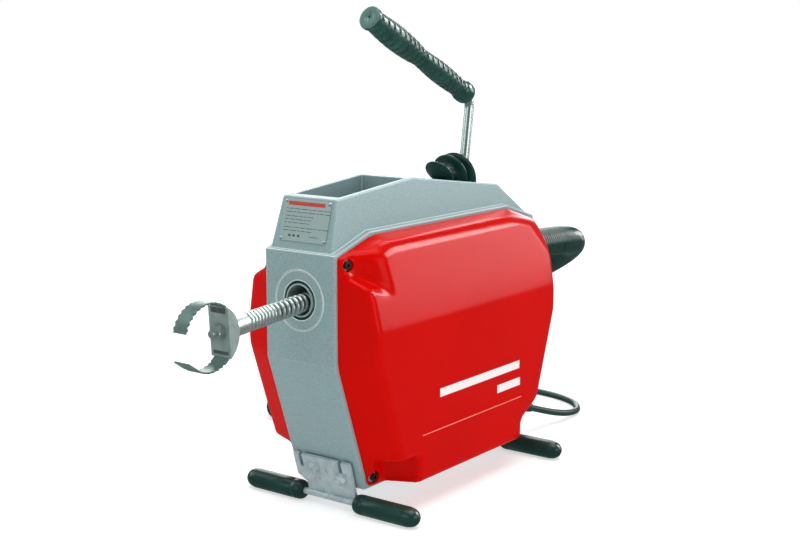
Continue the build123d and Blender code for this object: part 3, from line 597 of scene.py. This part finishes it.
# each recess with how softly its edge meets the cover
RECESSES = [(UPPER_RECESS, 8.0), (LOWER_RECESS, 5.0), (REAR_RECESS, 5.0)]
RIM = 50.0                # the cover's edge on the frame, in x
RIM_REACH = 14.0          # how far from the edge the rounding is still growing
COVER_WALL = 3.0
COVER_CENTRE = (-150.0, 205.0, 150.0)
COVER_RAYS = 336
COVER_RINGS = 84
HALVINGS = 34
SINKS = [(15.2, 265.6), (60.7, 14.6), (REAR - 15.2, 265.6), (REAR - 60.7, 14.6)]
SINK_R = 7.0
SINK_HOLE_R = 2.8
SINK_WALL = 1.6
SINK_FLOOR = 0.9
SINK_FOOT = 51.2


def soft_max(a, b, blend):
    """The larger of two values, rounded where they are about the same."""
    blend = np.maximum(blend, 1e-6)
    gap = np.maximum(blend - np.abs(a - b), 0) / blend
    return np.maximum(a, b) + gap * gap * blend / 4


def plane_height(points, face):
    """How far points lie in front of a plane."""
    origin, normal = np.array(face[0], float), np.array(face[1], float)
    return (points - origin) @ (normal / np.linalg.norm(normal))


def cover_height(points):
    """How far points lie outside the right cover's surface, in millimetres."""
    whole = None
    crisp = np.clip((points[:, 0] - RIM) / RIM_REACH, 0.08, 1.0)
    for meet, inner, faces in COVER_GROUPS:
        group = plane_height(points, faces[0])
        for face in faces[1:]:
            group = soft_max(group, plane_height(points, face), inner)
        whole = group if whole is None else soft_max(whole, group, meet * crisp)
    for faces, lip in RECESSES:
        recess = plane_height(points, faces[0][1])
        for blend, face in faces[1:]:
            recess = soft_max(recess, plane_height(points, face), blend)
        whole = soft_max(whole, -recess, lip)
    return whole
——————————
» **Exercise**
Exactly as written, please reproduce the lines from the first line of the data to the line containing "return (points - origin)", inclusive, and nothing else.

» **Result for this exercise**
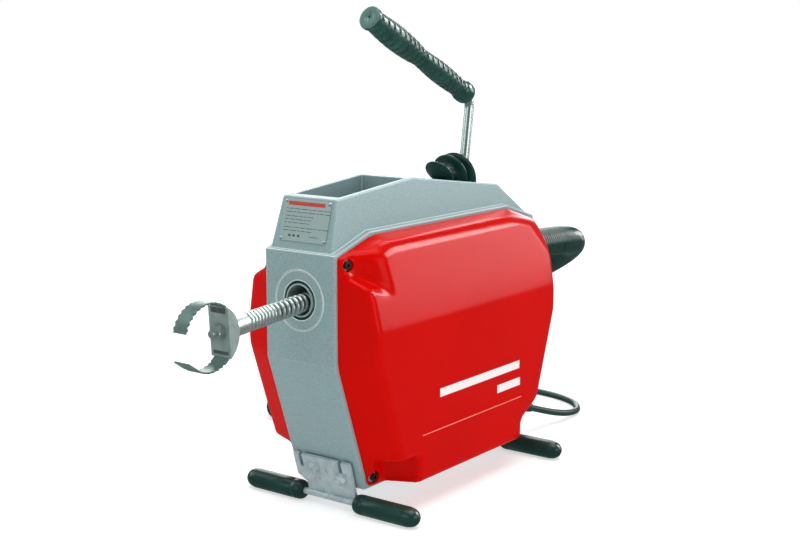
Continue the build123d and Blender code for this object: part 3, from line 597 of scene.py. This part finishes it.
# each recess with how softly its edge meets the cover
RECESSES = [(UPPER_RECESS, 8.0), (LOWER_RECESS, 5.0), (REAR_RECESS, 5.0)]
RIM = 50.0                # the cover's edge on the frame, in x
RIM_REACH = 14.0          # how far from the edge the rounding is still growing
COVER_WALL = 3.0
COVER_CENTRE = (-150.0, 205.0, 150.0)
COVER_RAYS = 336
COVER_RINGS = 84
HALVINGS = 34
SINKS = [(15.2, 265.6), (60.7, 14.6), (REAR - 15.2, 265.6), (REAR - 60.7, 14.6)]
SINK_R = 7.0
SINK_HOLE_R = 2.8
SINK_WALL = 1.6
SINK_FLOOR = 0.9
SINK_FOOT = 51.2


def soft_max(a, b, blend):
    """The larger of two values, rounded where they are about the same."""
    blend = np.maximum(blend, 1e-6)
    gap = np.maximum(blend - np.abs(a - b), 0) / blend
    return np.maximum(a, b) + gap * gap * blend / 4


def plane_height(points, face):
    """How far points lie in front of a plane."""
    origin, normal = np.array(face[0], float), np.array(face[1], float)
    return (points - origin) @ (normal / np.linalg.norm(normal))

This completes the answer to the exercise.